The Tradition of Church, celebrating the Ascension of our Lord 40 days after Easter is indeed an incredibly old one. There is some evidence that the celebration of this day was established as early as the 2nd Century. St. Augustine described this celebration as an “Apostolic Tradition.” However, most church scholars confer that the tradition of celebration the Ascension of our Lord 40 days after Easter was an accepted practice in the 4th century.
Why the importance and significance of this celebration?
The Church answers this question by stating, “Christ’s ascension marks the definitive entrance of Jesus’ humanity into God’s heavenly domain, whence he will come again.” In other words, without the Ascension the work of salvation is incomplete. Jesus Christ Ascended into heaven in order to complete the work of salvation and provide evidence of the promise that we, whom God calls his children, can live in hope that we too will be with him forever. The Ascension of our Lord is the completion of his salvific work.
However, the work of salvation of the world is not done. We read very clearly today Christ’s instructions, “Go into the whole world and proclaim the Gospel to every creature.” The work of salvation was completed in Christ’s Ascension, but our work, as followers of Christ, is not.
Earlier this week, as I pondered the list of incomplete projects around my home, I stumbled across the thought, “what other projects in my life are incomplete?” What other things, and even more so important, what relationships in my life are in a state of disrepair?” Are there relationships that have worn thin by disagreement? Have I been ignoring people, putting them on the “get to when I get to it” list? Are their relationships in my life that need updating, attention, and care?
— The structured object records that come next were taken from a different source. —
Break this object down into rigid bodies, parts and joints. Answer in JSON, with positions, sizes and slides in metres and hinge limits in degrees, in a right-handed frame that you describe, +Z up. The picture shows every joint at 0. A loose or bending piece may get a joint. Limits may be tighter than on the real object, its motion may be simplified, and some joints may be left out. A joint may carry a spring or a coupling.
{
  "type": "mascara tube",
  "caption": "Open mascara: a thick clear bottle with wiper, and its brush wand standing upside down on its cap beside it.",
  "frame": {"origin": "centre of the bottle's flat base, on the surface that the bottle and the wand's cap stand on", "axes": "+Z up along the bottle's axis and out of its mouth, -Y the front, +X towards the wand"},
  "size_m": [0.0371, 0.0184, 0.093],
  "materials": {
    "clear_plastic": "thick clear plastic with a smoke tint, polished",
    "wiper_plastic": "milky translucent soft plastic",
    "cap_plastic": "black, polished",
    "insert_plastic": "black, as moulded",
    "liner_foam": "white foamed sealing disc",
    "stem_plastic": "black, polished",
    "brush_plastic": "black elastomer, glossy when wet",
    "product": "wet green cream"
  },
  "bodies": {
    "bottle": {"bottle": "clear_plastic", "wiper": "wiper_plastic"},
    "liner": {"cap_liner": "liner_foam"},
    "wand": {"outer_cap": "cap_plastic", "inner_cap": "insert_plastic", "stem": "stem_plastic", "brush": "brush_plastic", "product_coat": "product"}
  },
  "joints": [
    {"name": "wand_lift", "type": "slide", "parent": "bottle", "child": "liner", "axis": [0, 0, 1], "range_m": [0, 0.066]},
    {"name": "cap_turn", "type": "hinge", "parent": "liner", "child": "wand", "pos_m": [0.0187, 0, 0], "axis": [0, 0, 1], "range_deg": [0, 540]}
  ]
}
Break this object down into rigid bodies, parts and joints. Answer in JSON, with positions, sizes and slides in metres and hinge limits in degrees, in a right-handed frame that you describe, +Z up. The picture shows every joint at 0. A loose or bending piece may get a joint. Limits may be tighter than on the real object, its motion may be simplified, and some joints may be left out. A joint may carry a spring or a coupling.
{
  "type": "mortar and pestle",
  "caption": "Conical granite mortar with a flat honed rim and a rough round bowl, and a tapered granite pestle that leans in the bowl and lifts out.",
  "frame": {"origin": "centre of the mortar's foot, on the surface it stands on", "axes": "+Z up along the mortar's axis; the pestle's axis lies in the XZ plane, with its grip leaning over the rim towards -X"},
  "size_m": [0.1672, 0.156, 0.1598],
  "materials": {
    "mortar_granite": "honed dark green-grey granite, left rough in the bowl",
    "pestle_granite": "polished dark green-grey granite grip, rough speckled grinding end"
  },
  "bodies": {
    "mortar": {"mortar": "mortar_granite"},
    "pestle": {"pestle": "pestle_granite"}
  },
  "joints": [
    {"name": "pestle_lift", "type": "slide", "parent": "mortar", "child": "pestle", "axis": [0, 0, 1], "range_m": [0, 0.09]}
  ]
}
Now, for the real risky part of my homily… What about you? Are there relationships in your life that have been damaged, wounded, or neglected? What names are on your “I will get to it when I get to it” list? Can you recall the faces of individuals whom you have pushed aside or brushed away due to differing opinions, or political positions, or disagreements?
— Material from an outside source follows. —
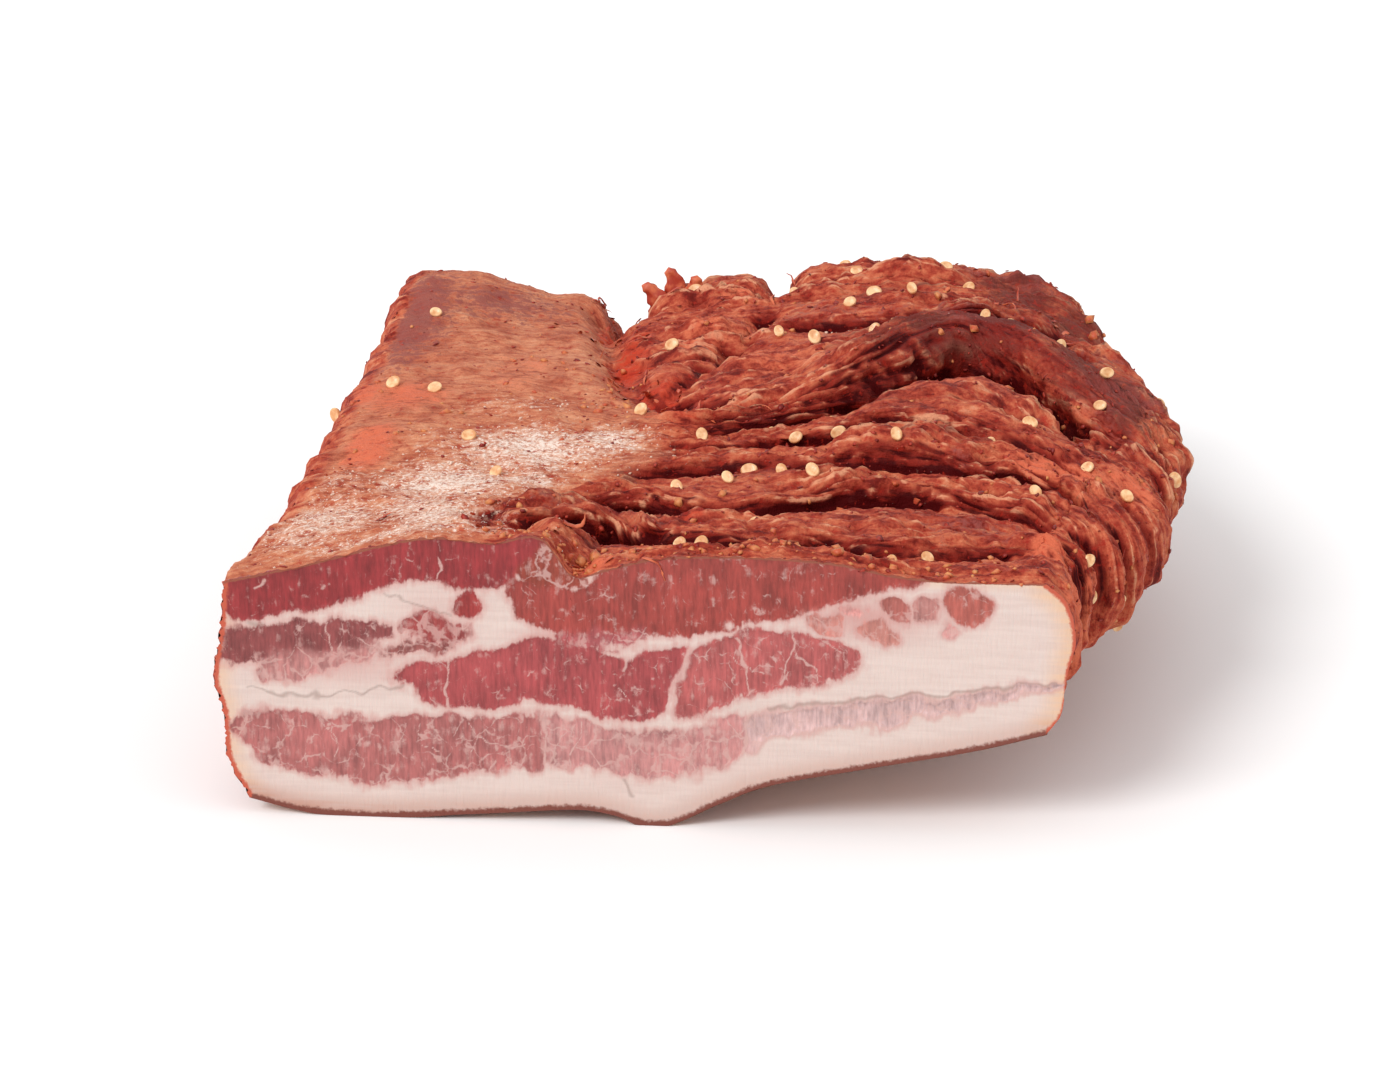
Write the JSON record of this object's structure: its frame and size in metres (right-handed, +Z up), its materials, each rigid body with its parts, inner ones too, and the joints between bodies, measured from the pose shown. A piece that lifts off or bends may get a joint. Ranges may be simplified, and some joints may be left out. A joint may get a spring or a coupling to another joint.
{
  "type": "pancetta",
  "caption": "Cut half of a flat cured pork belly: a clean cut face with lean and fat in layers, a furrowed top rubbed with chilli, rind underneath.",
  "frame": {"origin": "middle of the slab's plan, on the ground it lies on", "axes": "+Y from the clean cut face into the slab, +X to the right as the cut face is looked at, +Z up from the rind to the furrowed inner side"},
  "size_m": [0.2368, 0.294, 0.0785],
  "materials": {
    "cured_meat": "satin"
  },
  "bodies": {
    "root": {"pancetta": "cured_meat"}
  },
  "joints": []
}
My brothers and sisters in Christ, today we celebrate the Ascension of our Lord. The completion of the work of salvation and the joy of the promise that we too shall one day be with Christ in heaven. However, let us not doubt, not even for one second, that our work here on this earth is complete.
There is a beautiful invitation to prayer in our Catholic liturgy that is traditionally said at the vigil of one who is deceased. It reads, “My brothers and sisters, we believe that all the ties of friendship and affection which knit us as one throughout our lives do not unravel with death.” The intent of this invitation is to remind us that our responsibility and our compassion for our sisters and brothers in Christ, and in fact all of those whom we call friends, continues beyond the grave.
Today our challenge is to take stock of our relationships… not just the things… in our life and, through the power of the Holy Spirit and in the example of Christ Jesus, begin to mend, attend, and repair those relationships to fully engage in the work to which Christ has commanded, “Go into the whole world and proclaim the Gospel.” For the Gospel is not about rules, and rites, and tradition. The Gospel is about relationship. God’s desire to be in a relationship with us… his creation.
In order to be in right relationship with God, and in order to fulfill Christ’s command to share the Gospel, we must strive to be in right relationship with one another.
My prayer today… for myself and for each and everyone of you is… to tend to your home… your spiritual home and make right the relationships that are broken.